● EXERCISE OBJECTIVE: Print out the material that follows word for word.

● DATA SECTION:
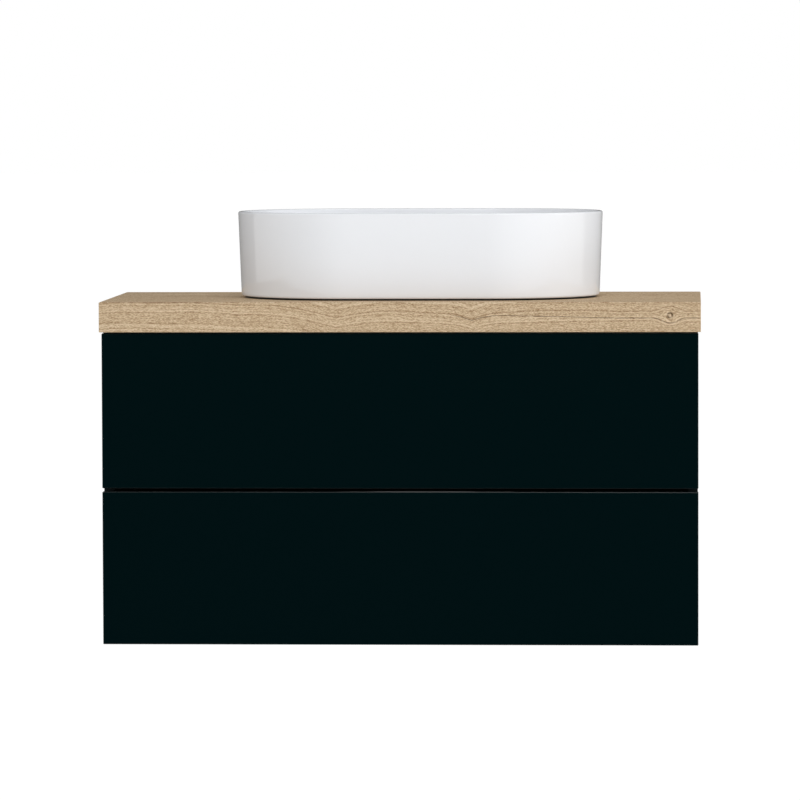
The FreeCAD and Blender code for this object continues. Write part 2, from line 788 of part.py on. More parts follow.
def make_upper_drawer():
    """The upper drawer, with a slot through its floor and back that clears the trap."""
    make_front("upper")
    make_box("upper")
    slot_side = "(slot_radius + slot_wall + slot_clear)"
    legs = f"({BASIN_DEPTH} - box_from_wall)"
    left = (f"-{BOX_INSIDE}", f"basin_offset - {slot_side}")
    right = (f"basin_offset + {slot_side}", BOX_INSIDE)
    backs = [back_board("upper_back_left", "upper", left), back_board("upper_back_right", "upper", right)]
    keep("upper_drawer_back", group("upper_drawer_back", backs))

    low = f"({UPPER_BOTTOM} + box_lift + floor_lift)"
    slot_low, slot_high = f"{low} - run_out", f"{low} + box_floor + run_out"
    centre = ("basin_offset", f"-{BASIN_DEPTH}", slot_low)
    round_end = rod("slot_round", slot_side, "box_floor + 2 * run_out", centre)
    slot_x = (f"basin_offset - {slot_side}", f"basin_offset + {slot_side}")
    slot_y = (f"-{BASIN_DEPTH}", "-box_from_wall + run_out")
    straight = board("slot_straight", slot_x, slot_y, (slot_low, slot_high))
    slot = fuse("slot", [round_end, straight])
    keep("upper_drawer_bottom", cut("upper_drawer_bottom", drawer_floor("upper"), [slot]))

    surround = body("siphon_surround")
    bind(surround, at_x="basin_offset", at_y=f"-{BASIN_DEPTH}", at_z=low)
    wall = sketch_on(surround, "XY_Plane")
    horseshoe(wall, "slot_radius", "slot_radius + slot_wall", legs)
    pad(surround, wall, "upper_box_height - floor_lift")
    flange = sketch_on(surround, "XY_Plane", "box_floor")
    flange_legs = f"({legs} - box_board - slot_clear)"
    horseshoe(flange, "slot_radius + slot_wall / 2", "slot_radius + slot_wall + slot_flange", flange_legs)
    pad(surround, flange, "slot_flange_thick")
    keep("siphon_surround", surround)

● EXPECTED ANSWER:
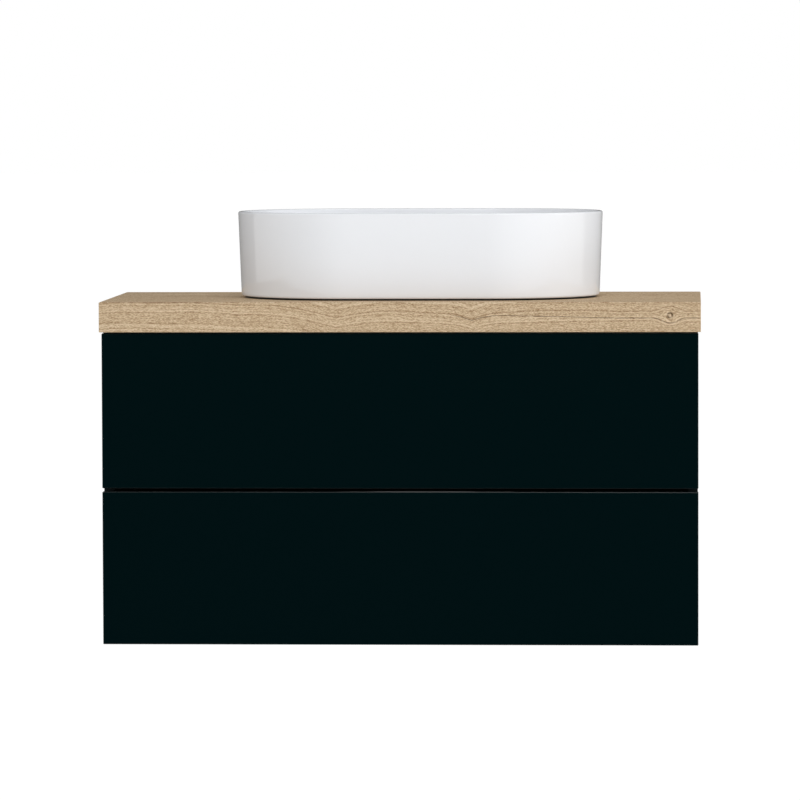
The FreeCAD and Blender code for this object continues. Write part 2, from line 788 of part.py on. More parts follow.
def make_upper_drawer():
    """The upper drawer, with a slot through its floor and back that clears the trap."""
    make_front("upper")
    make_box("upper")
    slot_side = "(slot_radius + slot_wall + slot_clear)"
    legs = f"({BASIN_DEPTH} - box_from_wall)"
    left = (f"-{BOX_INSIDE}", f"basin_offset - {slot_side}")
    right = (f"basin_offset + {slot_side}", BOX_INSIDE)
    backs = [back_board("upper_back_left", "upper", left), back_board("upper_back_right", "upper", right)]
    keep("upper_drawer_back", group("upper_drawer_back", backs))

    low = f"({UPPER_BOTTOM} + box_lift + floor_lift)"
    slot_low, slot_high = f"{low} - run_out", f"{low} + box_floor + run_out"
    centre = ("basin_offset", f"-{BASIN_DEPTH}", slot_low)
    round_end = rod("slot_round", slot_side, "box_floor + 2 * run_out", centre)
    slot_x = (f"basin_offset - {slot_side}", f"basin_offset + {slot_side}")
    slot_y = (f"-{BASIN_DEPTH}", "-box_from_wall + run_out")
    straight = board("slot_straight", slot_x, slot_y, (slot_low, slot_high))
    slot = fuse("slot", [round_end, straight])
    keep("upper_drawer_bottom", cut("upper_drawer_bottom", drawer_floor("upper"), [slot]))

    surround = body("siphon_surround")
    bind(surround, at_x="basin_offset", at_y=f"-{BASIN_DEPTH}", at_z=low)
    wall = sketch_on(surround, "XY_Plane")
    horseshoe(wall, "slot_radius", "slot_radius + slot_wall", legs)
    pad(surround, wall, "upper_box_height - floor_lift")
    flange = sketch_on(surround, "XY_Plane", "box_floor")
    flange_legs = f"({legs} - box_board - slot_clear)"
    horseshoe(flange, "slot_radius + slot_wall / 2", "slot_radius + slot_wall + slot_flange", flange_legs)
    pad(surround, flange, "slot_flange_thick")
    keep("siphon_surround", surround)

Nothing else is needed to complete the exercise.